When requesting a lock, the DBMS either grants the request or not based on what other locks already exist on the item. If it cannot grant the request, the requesting client is blocked on the lock. This is an important point.

Silberschatz summarrizes the valid lock transitions in a table:

  lock_s lock_x
lock_s OK NOT OK
lock_x NOT OK NOT OK

There can be zero or more locks on a given item, held by 1 or more clients.

A lock request may be granted if the request is compatible with other locks already on the item.

A simple example (also from Silbershatz):

T1 action
  lock_s(A)
  Read (A)
  unlock(A)
  lock_s(B)
  Read(B)
  unlock(B)
  print(A+B)

This seems good, but does it enforce serializability? No, since the update of A or B in between the read of A or B (respectively) could lead to an error.

Two-Phase locking (2PL)

This is an orderly way of acquiring and freeing locks.

SLIDE 10-16

Two phases

  • growing phase
    • a transaction acquires all the required locks without unlocking any data.
    • once all locks have been acquired, the transaction is in the locked state.
  • shrinking phase
    • a transaction releases all its locks, and cannot obtain a new one until all the locks are released.

In addition the 2PL protocol has three rules:

  1. Two transactions can not have conflicting locks.
  2. No unlock operation can precede a lock operation in the same transaction
  3. No data are affected until all locks are obtained - until the transaction is in the locked state.

Deadlocks

Now, just because you use locks doesn’t mean the resulting schedule is serializable … and locks can sometimes create DEADLOCKS or a deadly embrace.

A related challenge is starvation.

T1 T2
lock_x(B)  
read(B)  
B=B-1  
write(B)  
  lock_s(A)
  read(A)
  lock_x(B)
lock_x(A)  
  • as in T1 waiting for a lock_x(A) while many lock_s(A) requests are granted to a long line of other transactions.

A deadlock occurs when two transactions are waiting for each other to unlock data becore proceeding.

SLIDE 10-17

We have various techniques for preventing deadlocks.

  • avoidance schemes like 2PL work well.
  • detection schemes that periodically check the DB for deadlocks and aborts any deadlocked transactions and reschedules them.
  • prevention schemes wherein a transaction requesting a new lock is aborted if there is a chance that a deadlock would occur.
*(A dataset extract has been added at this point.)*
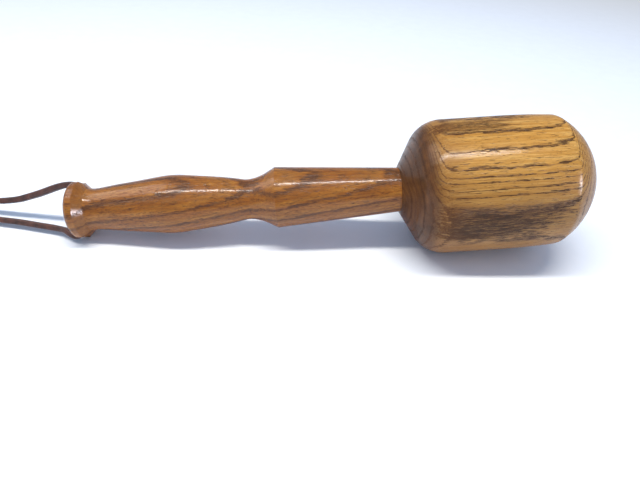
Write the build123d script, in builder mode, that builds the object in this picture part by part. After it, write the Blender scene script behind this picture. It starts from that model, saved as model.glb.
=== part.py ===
from build123d import *
import math
import os

# Turned wooden mallet with a lace loop, lying at rest on a level surface.
# Millimetres, +Z up, z = 0 is the surface.  The turning axis lies in the XZ plane
# and climbs towards +X, from the pommel to the fatter head.  "Station" is distance
# along the turning axis, with 0 just inside the tip of the pommel.

# lie of the tool
lie_deg = 5.984               # tilt of the turning axis
rest_height = 15.8464         # height of the turning axis at station 0
origin_station = 94.61        # station of the turning axis that lies at x = 0

# head
head_start = 188.1            # seam between handle shoulder and head
head_neck_r = 13.2
cone_end = 196.5              # straight shoulder cone ends here
cone_end_r = 28.5
shoulder_r = 18.0             # radius of the shoulder's arc
barrel_start = 212.4
barrel_end = 248.0
barrel_r = 38.1               # 3 in striking barrel
taper_end_r = 37.0            # where the gentle taper meets the dome
taper_nominal_r = 37.05       # sets how far the taper bows
taper_mid_share = 0.27        # share of the nominal taper lost by halfway
dome_r = 42.0                 # spherical end
dome_centre = 255.3
dome_mid_deg = 31             # a point midway along the dome's outline
tip_station = dome_centre + dome_r
rim_fillet = 6.0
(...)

All its previously obtained locks are freed and the transaction is rescheduled.

Time Stamping methods of concurrency control

A time stamping approach uses system wide, guaranteed unique time stamps to order transactions. These timestamps have two required properties:

  • unique
  • monotonic increasing

All the DB operations of a transaction must have the same timestamp. The DB executes transactions in strict timestamp order, ensuring serializability.

The disadvantage is that they introduce more overhead in both storage and computation, since two timestamps are required:

  • last time read.
  • last time written

wait/die and wound/wait schemes

SLIDE 10-18

In the wait/die scheme, the older transaction (lower timestamp) waits for the younger one to complete and release its locks.

  1. If the T requesting the L is older, it will wait for the younger T to complete and release its locks.
  2. If the T requesting the L is younger, it will ROLLBACK, giving up its locks, and be rescheduled.

In the wound/wait scheme, the older transaction rolls back the younger transaction and reschedules it.

  1. If the T requesting the lock is the older of the two, it will prempt (wound) the younger transaction by rolling it back. The younger T is rescheduled using the same time stamp.
  2. If the T requesting the ick is the younger of the two, it will wait until the other T is completed and its locks released.

Other factors affecting recovery

  • Deferred-write technique or deferred update.
    • Ensures that transaction logs are always written before the data are updated.
  • Redundant transaction logs.
    • Ensure that a physical disk failure will not impair the DBMS’s ability to recover data.
  • Buffers.
    • Temporary storage areas in a primary memory.
  • Checkpoints.
    • Allows DBMS to write all its updated buffers in memory to disk.

Checkpointing

Periodically a DB will stop processing transactions and write everything that’s pending to the disk. This is checkpointing, and it’s noted in the log.

Thus, after a failure the DB recovers by.

  1. find the previous checkpoint in the log.
  2. assume everything before that was written to disk.
  3. Go through and redo everything after that checkpoint.

Recovery examples from the text

Slide 10-19

  1. Find the last checkpoint (TRL ID 423)
  2. Since the second to last checkpoint, review the transactions
  3. T101 started & finished before checkpoint at 423, so it’s fine
  4. For each transaction committed after the last checkpoint, the DB wil use use the transaction log to write changes to storage, using the “after” values. Example for T106.
    a. find the associated COMMIT (TRL ID 457).
    b. Use the back-link to find the beginning of the transaction (TRL ID 397).
    c. Work through the steps to recreate the transaction’s effects.
    d. Do this for the remaining transactions committed after thelast checkpoint (T 155).
  5. Any other transactions that ended with Rollback or were still active when the crash occurred are ignored.